Texas officials are mounting their first legal defense of a raid on a polygamous sect's ranch, saying the sect's claim of search and seizure violations are groundless.
In a newly filed court document, the Texas Attorney General's Office sets out arguments it will make at a one-hour hearing set for Oct. 1 before 51st District Judge Barbara Walther.
Lyle Jeffs, Merril Jessop and the Fundamentalist Church of Jesus Christ of Latter Day Saints filed motions challenging the state action days after the April 3 raid.
Authorities removed 439 children from the Yearning For Zion Ranch in Eldorado based on allegations of sexual abuse related to underage marriages.
Jeffs and Jessop argue authorities violated members' religious rights with a sweeping seizure of documents, photographs and electronic equipment. The warrants were so broad they "literally allowed the search of an entire neighborhood."
They also say officers knew before entering the ranch that neither the man accused of abuse nor his alleged victim were there.
The state asks Walther to deny the FLDS claims since no charges have been filed against either Jeffs or Jessop and they thus have no standing in the case. Nor does the church, which does not own the ranch, the state argues.
The men also have failed to show privacy or property rights were violated because neither has proved he lives at the ranch.
And constitutional claims related to warrants or seizures are personal rights that do not extend to entities such as a church.
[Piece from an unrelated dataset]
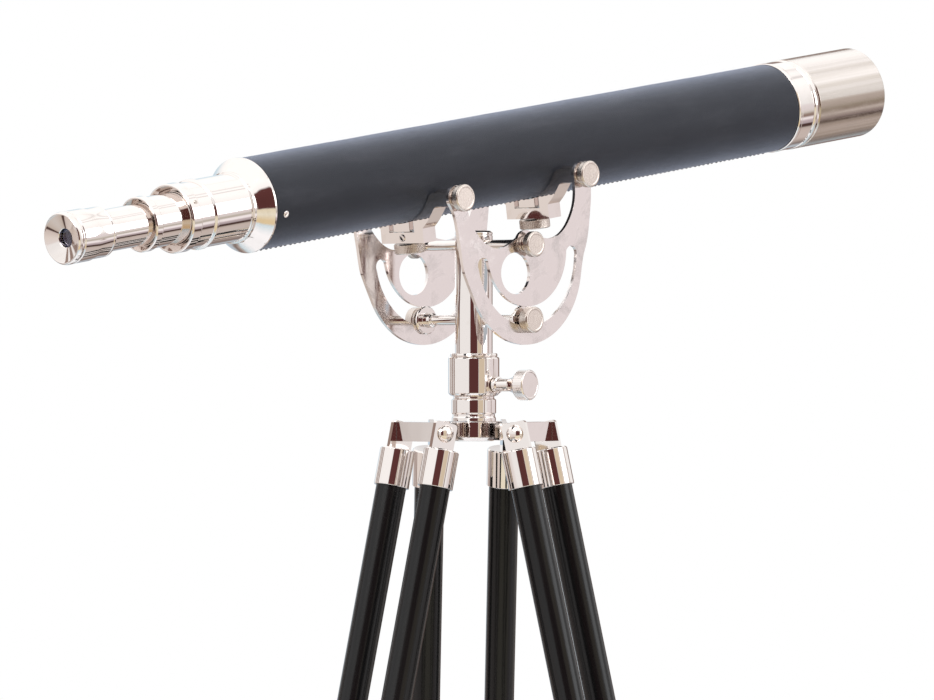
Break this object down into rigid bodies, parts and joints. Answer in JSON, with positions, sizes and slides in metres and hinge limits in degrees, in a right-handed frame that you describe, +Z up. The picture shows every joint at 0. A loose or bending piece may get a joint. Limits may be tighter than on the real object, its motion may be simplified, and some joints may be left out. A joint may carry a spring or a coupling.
{
  "type": "telescope",
  "caption": "Refracting telescope with a black leather-covered barrel and nickel-plated draw tubes, on an altazimuth yoke and a tall tripod of black wooden twin-rod legs.",
  "frame": {"origin": "middle of the whole object's footprint box, on the floor; the tripod's vertical axis stands 12 mm to -X and 15 mm to -Y of it", "axes": "+Z up; +Y towards leg 1; the objective points towards +X +Y, 40.5 degrees from +X, pitched up 8.5 degrees"},
  "size_m": [0.7644, 0.6719, 1.6494],
  "materials": {
    "polished_nickel": "mirror-polished nickel plate over brass, slightly warm",
    "satin_nickel": "nickel plate over cast or knurled brass, satin with faint rub marks",
    "brushed_nickel": "nickel plate brushed along the tube",
    "black_leather": "smooth black leather with a fine grain, stitched underneath",
    "black_wood": "black gloss lacquer over turned hardwood",
    "glass": "clear polished optical glass"
  },
  "bodies": {
    "tripod_head": {"hub_spider": "polished_nickel", "collar": "polished_nickel"},
    "post": {"post": "polished_nickel", "pivot_bar": "polished_nickel", "lock_bar": "polished_nickel"},
    "telescope": {"yoke_plate_right": "satin_nickel", "yoke_plate_left": "satin_nickel", "saddle_front": "polished_nickel", "saddle_rear": "polished_nickel", "barrel_foot_front": "polished_nickel", "barrel_foot_rear": "polished_nickel", "barrel_tube": "polished_nickel", "leather_cover": "black_leather", "rear_bell": "polished_nickel", "objective_cell": "polished_nickel", "objective_lens": "glass", "sunshade": "brushed_nickel"},
    "draw_tube_2": {"draw_tube_2": "polished_nickel"},
    "draw_tube_1": {"draw_tube_1": "polished_nickel", "erector_lens": "glass", "eyecup": "polished_nickel", "eye_lens": "glass"},
    "pan_lock": {"pan_lock_screw": "polished_nickel"},
    "pivot_knob_right": {"pivot_knob_right": "satin_nickel"},
    "lock_knob_right": {"lock_knob_right": "satin_nickel"},
    "pivot_knob_left": {"pivot_knob_left": "satin_nickel"},
    "lock_knob_left": {"lock_knob_left": "satin_nickel"},
    "saddle_screw_front": {"saddle_screw_front": "satin_nickel"},
    "horn_knob_front_right": {"horn_knob_front_right": "satin_nickel"},
    "horn_knob_front_left": {"horn_knob_front_left": "satin_nickel"},
    "saddle_screw_rear": {"saddle_screw_rear": "satin_nickel"},
    "horn_knob_rear_right": {"horn_knob_rear_right": "satin_nickel"},
    "horn_knob_rear_left": {"horn_knob_rear_left": "satin_nickel"},
    "leg_1_upper": {"leg_1_ferrule_right": "polished_nickel", "leg_1_ferrule_left": "polished_nickel", "leg_1_upper_rod_right": "black_wood", "leg_1_upper_rod_left": "black_wood", "leg_1_hinge_bolt": "polished_nickel", "leg_1_bracket": "polished_nickel"},
    "leg_1_lower": {"leg_1_lower_rod": "black_wood", "leg_1_foot": "polished_nickel"},
    "leg_1_clamp": {"leg_1_clamp_screw": "satin_nickel"},
    "leg_2_upper": {"leg_2_ferrule_right": "polished_nickel", "leg_2_ferrule_left": "polished_nickel", "leg_2_upper_rod_right": "black_wood", "leg_2_upper_rod_left": "black_wood", "leg_2_hinge_bolt": "polished_nickel", "leg_2_bracket": "polished_nickel"},
    "leg_2_lower": {"leg_2_lower_rod": "black_wood", "leg_2_foot": "polished_nickel"},
    "leg_2_clamp": {"leg_2_clamp_screw": "satin_nickel"},
    "leg_3_upper": {"leg_3_ferrule_right": "polished_nickel", "leg_3_ferrule_left": "polished_nickel", "leg_3_upper_rod_right": "black_wood", "leg_3_upper_rod_left": "black_wood", "leg_3_hinge_bolt": "polished_nickel", "leg_3_bracket": "polished_nickel"},
    "leg_3_lower": {"leg_3_lower_rod": "black_wood", "leg_3_foot": "polished_nickel"},
    "leg_3_clamp": {"leg_3_clamp_screw": "satin_nickel"}
  },
  "joints": [
    {"name": "pan", "type": "hinge", "parent": "tripod_head", "child": "post", "pos_m": [-0.0116, -0.0154, 1.3505], "axis": [0, 0, 1], "continuous": true},
    {"name": "tilt", "type": "hinge", "parent": "post", "child": "telescope", "pos_m": [-0.0116, -0.0154, 1.4685], "axis": [0.6494, -0.7604, 0], "range_deg": [-28.5, 11.5]},
    {"name": "draw_2_slide", "type": "slide", "parent": "telescope", "child": "draw_tube_2", "axis": [0.7521, 0.6423, 0.1478], "range_m": [-0.04, 0.027]},
    {"name": "draw_1_slide", "type": "slide", "parent": "draw_tube_2", "child": "draw_tube_1", "axis": [0.7521, 0.6423, 0.1478], "range_m": [-0.06, 0.04]},
    {"name": "pan_lock_turn", "type": "hinge", "parent": "tripod_head", "child": "pan_lock", "pos_m": [-0.0116, -0.0154, 1.351], "axis": [0.7604, -0.6494, 0], "continuous": true},
    {"name": "pivot_knob_right_turn", "type": "hinge", "parent": "post", "child": "pivot_knob_right", "pos_m": [0.03126, -0.06559, 1.4685], "axis": [0.6494, -0.7604, 0], "continuous": true},
    {"name": "lock_knob_right_turn", "type": "hinge", "parent": "post", "child": "lock_knob_right", "pos_m": [0.03126, -0.06559, 1.4055], "axis": [0.6494, -0.7604, 0], "continuous": true},
    {"name": "pivot_knob_left_turn", "type": "hinge", "parent": "post", "child": "pivot_knob_left", "pos_m": [-0.05446, 0.03479, 1.4685], "axis": [-0.6494, 0.7604, 0], "continuous": true},
    {"name": "lock_knob_left_turn", "type": "hinge", "parent": "post", "child": "lock_knob_left", "pos_m": [-0.05446, 0.03479, 1.4055], "axis": [-0.6494, 0.7604, 0], "continuous": true},
    {"name": "saddle_screw_front_turn", "type": "hinge", "parent": "telescope", "child": "saddle_screw_front", "pos_m": [0.04496, 0.0329, 1.48771], "axis": [0.1124, 0.096, -0.989], "continuous": true},
    {"name": "horn_knob_front_right_turn", "type": "hinge", "parent": "telescope", "child": "horn_knob_front_right", "pos_m": [0.08191, -0.0197, 1.52825], "axis": [0.6494, -0.7604, 0], "continuous": true},
    {"name": "horn_knob_front_left_turn", "type": "hinge", "parent": "telescope", "child": "horn_knob_front_left", "pos_m": [-0.00121, 0.07763, 1.52825], "axis": [-0.6494, 0.7604, 0], "continuous": true},
    {"name": "saddle_screw_rear_turn", "type": "hinge", "parent": "telescope", "child": "saddle_screw_rear", "pos_m": [-0.06996, -0.06524, 1.46512], "axis": [0.1124, 0.096, -0.989], "continuous": true},
    {"name": "horn_knob_rear_right_turn", "type": "hinge", "parent": "telescope", "child": "horn_knob_rear_right", "pos_m": [-0.033, -0.11784, 1.50567], "axis": [0.6494, -0.7604, 0], "continuous": true},
    {"name": "horn_knob_rear_left_turn", "type": "hinge", "parent": "telescope", "child": "horn_knob_rear_left", "pos_m": [-0.11613, -0.02051, 1.50567], "axis": [-0.6494, 0.7604, 0], "continuous": true},
    {"name": "leg_1_hinge", "type": "hinge", "parent": "tripod_head", "child": "leg_1_upper", "pos_m": [-0.0116, 0.0371, 1.3105], "axis": [-1, 0, 0], "range_deg": [0, 12.5]},
    {"name": "leg_1_slide", "type": "slide", "parent": "leg_1_upper", "child": "leg_1_lower", "axis": [0, -0.2164, 0.9763], "range_m": [0, 0.48]},
    {"name": "leg_1_clamp_turn", "type": "hinge", "parent": "leg_1_upper", "child": "leg_1_clamp", "pos_m": [-0.0116, 0.23055, 0.56725], "axis": [0, 0.9763, 0.2164], "continuous": true},
    {"name": "leg_2_hinge", "type": "hinge", "parent": "tripod_head", "child": "leg_2_upper", "pos_m": [-0.05707, -0.04165, 1.3105], "axis": [0.5, -0.866, 0], "range_deg": [0, 12.5]},
    {"name": "leg_2_slide", "type": "slide", "parent": "leg_2_upper", "child": "leg_2_lower", "axis": [0.1874, 0.1082, 0.9763], "range_m": [0, 0.48]},
    {"name": "leg_2_clamp_turn", "type": "hinge", "parent": "leg_2_upper", "child": "leg_2_clamp", "pos_m": [-0.2246, -0.13838, 0.56725], "axis": [-0.8455, -0.4881, 0.2164], "continuous": true},
    {"name": "leg_3_hinge", "type": "hinge", "parent": "tripod_head", "child": "leg_3_upper", "pos_m": [0.03387, -0.04165, 1.3105], "axis": [0.5, 0.866, 0], "range_deg": [0, 12.5]},
    {"name": "leg_3_slide", "type": "slide", "parent": "leg_3_upper", "child": "leg_3_lower", "axis": [-0.1874, 0.1082, 0.9763], "range_m": [0, 0.48]},
    {"name": "leg_3_clamp_turn", "type": "hinge", "parent": "leg_3_upper", "child": "leg_3_clamp", "pos_m": [0.2014, -0.13838, 0.56725], "axis": [0.8455, -0.4881, 0.2164], "continuous": true}
  ]
}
In their motion, the men claimed standing because of their roles as leaders in the FLDS church, their homes at the ranch and children who were taken into custody.
As to the FLDS claim that the warrants were overly broad, the state says simply that they "are wrong."
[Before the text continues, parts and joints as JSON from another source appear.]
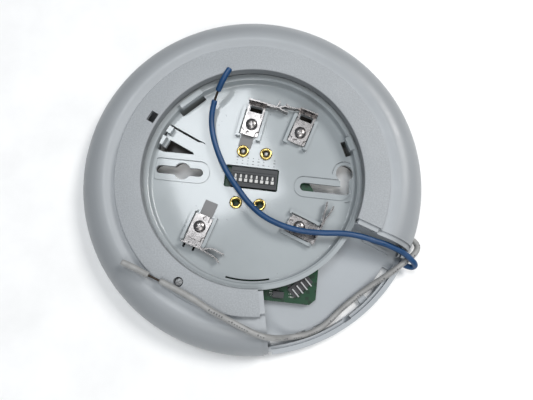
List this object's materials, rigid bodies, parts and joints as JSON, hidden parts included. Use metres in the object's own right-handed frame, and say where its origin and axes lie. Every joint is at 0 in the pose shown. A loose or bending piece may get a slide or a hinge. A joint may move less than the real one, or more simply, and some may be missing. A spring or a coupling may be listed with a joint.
{
  "type": "heat detector mounting base",
  "caption": "Round wired ceiling base for a heat detector: ring cover with an open wiring sector, terminal plate, address switch, screw clamps and two loose leads.",
  "frame": {"origin": "centre of the flat back face, which lies against the ceiling box and here on the table", "axes": "+Z out of the back face towards the detector head, +Y towards the terminals opposite the open sector"},
  "size_m": [0.162, 0.162, 0.0237],
  "materials": {
    "cover_plastic": "fine spark texture on the raised ring, satin on the rim",
    "housing_plastic": "satin moulded",
    "plate_plastic": "satin moulded",
    "board_green": "solder mask",
    "switch_black": "moulded",
    "lever_white": "moulded",
    "contact_steel": "bright plated",
    "plain_steel": "zinc plated",
    "eyelet_brass": "bright",
    "blue_insulation": "satin PVC",
    "white_insulation": "satin PVC, slightly grey"
  },
  "bodies": {
    "base": {"rear_housing": "housing_plastic", "front_cover": "cover_plastic", "terminal_plate": "plate_plastic", "circuit_board": "board_green", "address_switch": "switch_black", "eyelet_1": "eyelet_brass", "eyelet_2": "eyelet_brass", "eyelet_3": "eyelet_brass", "eyelet_4": "eyelet_brass", "eyelet_pin_1": "plain_steel", "eyelet_pin_2": "plain_steel", "contact_1": "contact_steel", "contact_2": "contact_steel", "contact_3": "contact_steel", "contact_4": "contact_steel", "link_strip_1": "plain_steel", "link_strip_2": "plain_steel", "cover_screw": "plain_steel", "board_screw_1": "plain_steel", "board_screw_2": "plain_steel", "header_body": "switch_black", "header_pin_1": "plain_steel", "header_pin_2": "plain_steel", "header_pin_3": "plain_steel", "header_pin_4": "plain_steel", "address_chip": "switch_black", "blue_lead": "blue_insulation", "white_lead": "white_insulation"},
    "lock_arm": {"lock_arm": "plate_plastic"},
    "lever_1": {"switch_lever_1": "lever_white"},
    "lever_2": {"switch_lever_2": "lever_white"},
    "lever_3": {"switch_lever_3": "lever_white"},
    "lever_4": {"switch_lever_4": "lever_white"},
    "lever_5": {"switch_lever_5": "lever_white"},
    "lever_6": {"switch_lever_6": "lever_white"},
    "lever_7": {"switch_lever_7": "lever_white"},
    "lever_8": {"switch_lever_8": "lever_white"},
    "clamp_1": {"clamp_plate_1": "contact_steel"},
    "screw_1": {"terminal_screw_1": "contact_steel"},
    "clamp_2": {"clamp_plate_2": "contact_steel"},
    "screw_2": {"terminal_screw_2": "contact_steel"},
    "clamp_3": {"clamp_plate_3": "contact_steel"},
    "screw_3": {"terminal_screw_3": "contact_steel"},
    "clamp_4": {"clamp_plate_4": "contact_steel"},
    "screw_4": {"terminal_screw_4": "contact_steel"}
  },
  "joints": [
    {"name": "lock_arm_flex", "type": "hinge", "parent": "base", "child": "lock_arm", "pos_m": [-0.0255, 0.01526, 0.008], "axis": [0, 0, 1], "range_deg": [0, 6], "stiffness_Nm_per_rad": 0.15},
    {"name": "lever_1_slide", "type": "slide", "parent": "base", "child": "lever_1", "axis": [0.1305, 0.9914, 0], "range_m": [0, 0.002]},
    {"name": "lever_2_slide", "type": "slide", "parent": "base", "child": "lever_2", "axis": [0.1305, 0.9914, 0], "range_m": [0, 0.002]},
    {"name": "lever_3_slide", "type": "slide", "parent": "base", "child": "lever_3", "axis": [0.1305, 0.9914, 0], "range_m": [0, 0.002]},
    {"name": "lever_4_slide", "type": "slide", "parent": "base", "child": "lever_4", "axis": [0.1305, 0.9914, 0], "range_m": [0, 0.002]},
    {"name": "lever_5_slide", "type": "slide", "parent": "base", "child": "lever_5", "axis": [0.1305, 0.9914, 0], "range_m": [0, 0.002]},
    {"name": "lever_6_slide", "type": "slide", "parent": "base", "child": "lever_6", "axis": [0.1305, 0.9914, 0], "range_m": [0, 0.002]},
    {"name": "lever_7_slide", "type": "slide", "parent": "base", "child": "lever_7", "axis": [0.1305, 0.9914, 0], "range_m": [0, 0.002]},
    {"name": "lever_8_slide", "type": "slide", "parent": "base", "child": "lever_8", "axis": [0.1305, 0.9914, 0], "range_m": [0, 0.002]},
    {"name": "clamp_1_lift", "type": "slide", "parent": "base", "child": "clamp_1", "axis": [0, 0, 1], "range_m": [0, 0.00087]},
    {"name": "screw_1_turn", "type": "hinge", "parent": "clamp_1", "child": "screw_1", "pos_m": [-0.0004, 0.0267, 0.012], "axis": [0, 0, 1], "range_deg": [0, 450]},
    {"name": "clamp_2_lift", "type": "slide", "parent": "base", "child": "clamp_2", "axis": [0, 0, 1], "range_m": [0, 0.00087]},
    {"name": "screw_2_turn", "type": "hinge", "parent": "clamp_2", "child": "screw_2", "pos_m": [0.0228, 0.0221, 0.012], "axis": [0, 0, 1], "range_deg": [0, 450]},
    {"name": "clamp_3_lift", "type": "slide", "parent": "base", "child": "clamp_3", "axis": [0, 0, 1], "range_m": [0, 0.00087]},
    {"name": "screw_3_turn", "type": "hinge", "parent": "clamp_3", "child": "screw_3", "pos_m": [-0.0251, -0.022, 0.012], "axis": [0, 0, 1], "range_deg": [0, 450]},
    {"name": "clamp_4_lift", "type": "slide", "parent": "base", "child": "clamp_4", "axis": [0, 0, 1], "range_m": [0, 0.00087]},
    {"name": "screw_4_turn", "type": "hinge", "parent": "clamp_4", "child": "screw_4", "pos_m": [0.0208, -0.0231, 0.012], "axis": [0, 0, 1], "range_deg": [0, 450]}
  ],
  "couplings": [
    {"joint": "screw_1_turn", "follows": "clamp_1_lift", "rad_per_m": 8976},
    {"joint": "screw_2_turn", "follows": "clamp_2_lift", "rad_per_m": 8976},
    {"joint": "screw_3_turn", "follows": "clamp_3_lift", "rad_per_m": 8976},
    {"joint": "screw_4_turn", "follows": "clamp_4_lift", "rad_per_m": 8976}
  ]
}
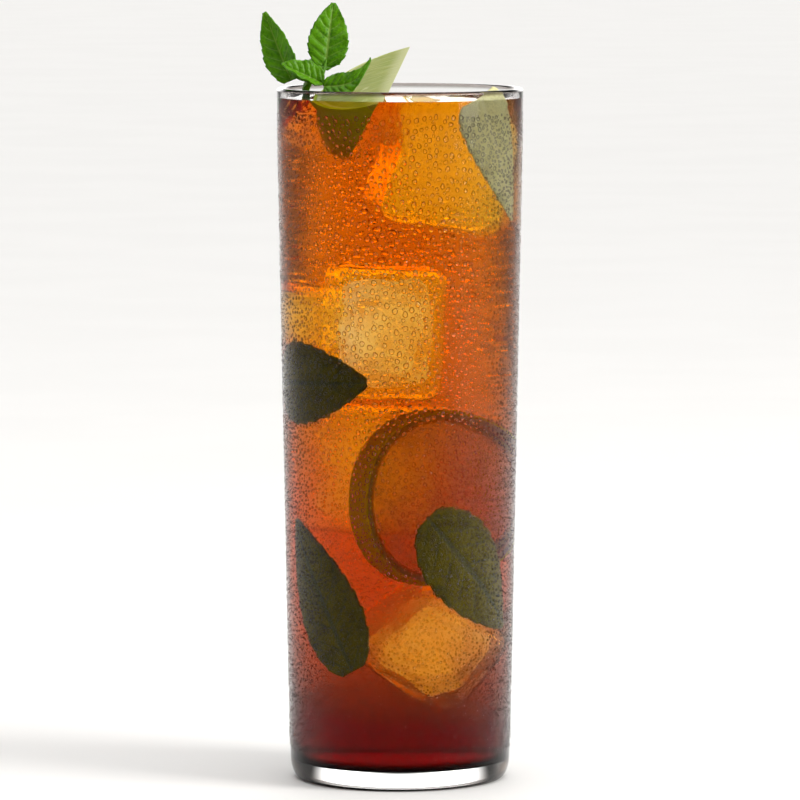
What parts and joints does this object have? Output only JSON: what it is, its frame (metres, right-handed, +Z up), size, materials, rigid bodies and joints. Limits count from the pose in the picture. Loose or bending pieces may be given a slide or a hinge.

Two warrants signed by Walther listed the ranch as the place to be searched, detailed suspected sexual abuse and bigamy crimes, named a victim and abuser and identified evidence Texas Rangers were authorized to collect.
The document says Ranger Brooks Long, who requested the search warrants, had visited the ranchand found the alleged victim's descriptions of the property credible, specifically the existence of a "guard shack" that prevented her escape.
The ranger "had probable cause to believe that additional YFZ Ranch residents could possibly be involved in aiding the alleged offender in 'trapping' the victim on the premises," the filing states.
Investigators never found the girl listed in the warrants and the calls to a domestic violence shelter that triggered the raid are now believed to be a hoax staged by a woman living in Colorado Springs, Colo.
But authorities could not have known that at the time, the state argues.